With his mother, Marilyn Knight, in attendance, Carter hoped to be one of
the eight men to qualify for Wednesday night’s Olympic final. He ran in the
third of three semifinals, in Lane 3.
He handled three races in as many days at the U.S. Olympic trials in July.
His only competition since then was in an informal meet at an auxiliary track
here two weeks ago, but he looked sharp on a cold, gusty night reminiscent of
April at the Penn Relays. By the time Cathy Freeman and Michael Johnson
competed in the semifinals of the 400, there was a downpour.
Running in Lane 7, Carter needed only the first hurdle to catch Matthew
Beckenham, the Australian outside him in Lane 8. He was in command until he
had trouble on the second turn.

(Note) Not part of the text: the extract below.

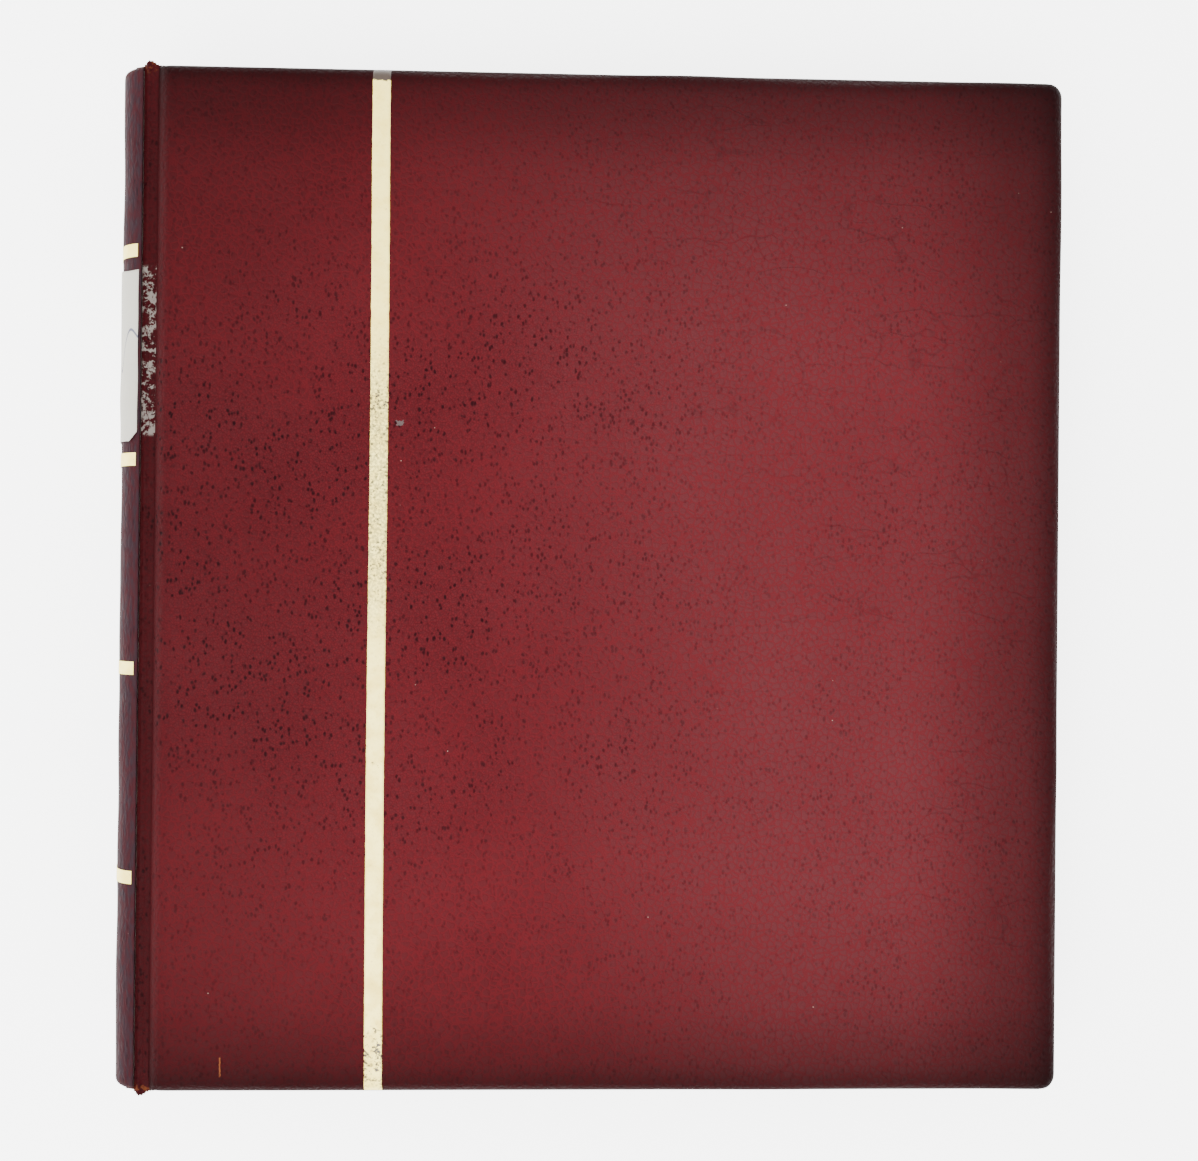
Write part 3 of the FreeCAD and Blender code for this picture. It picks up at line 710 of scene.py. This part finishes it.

Carter was passed by Hadi Souan Somalyi of
South Africa, but he was second in his first-round heat in 49.41 seconds, the
fastest time among the three-man American entry and seventh fastest in a field
of 62 men.
“Obviously, I got out good. I hit the sixth hurdle, sat down on it, and
that’s a correctable mistake,” said Carter, who was asked whether he would try
to conserve any energy in his semifinal. “I’m not saving anything. I’m going
all out from the gun to the finish line.”
The fastest first-round qualifier was Zambia’s Sam Matete, a four-time
Olympian who won the silver medal in Atlanta four years ago.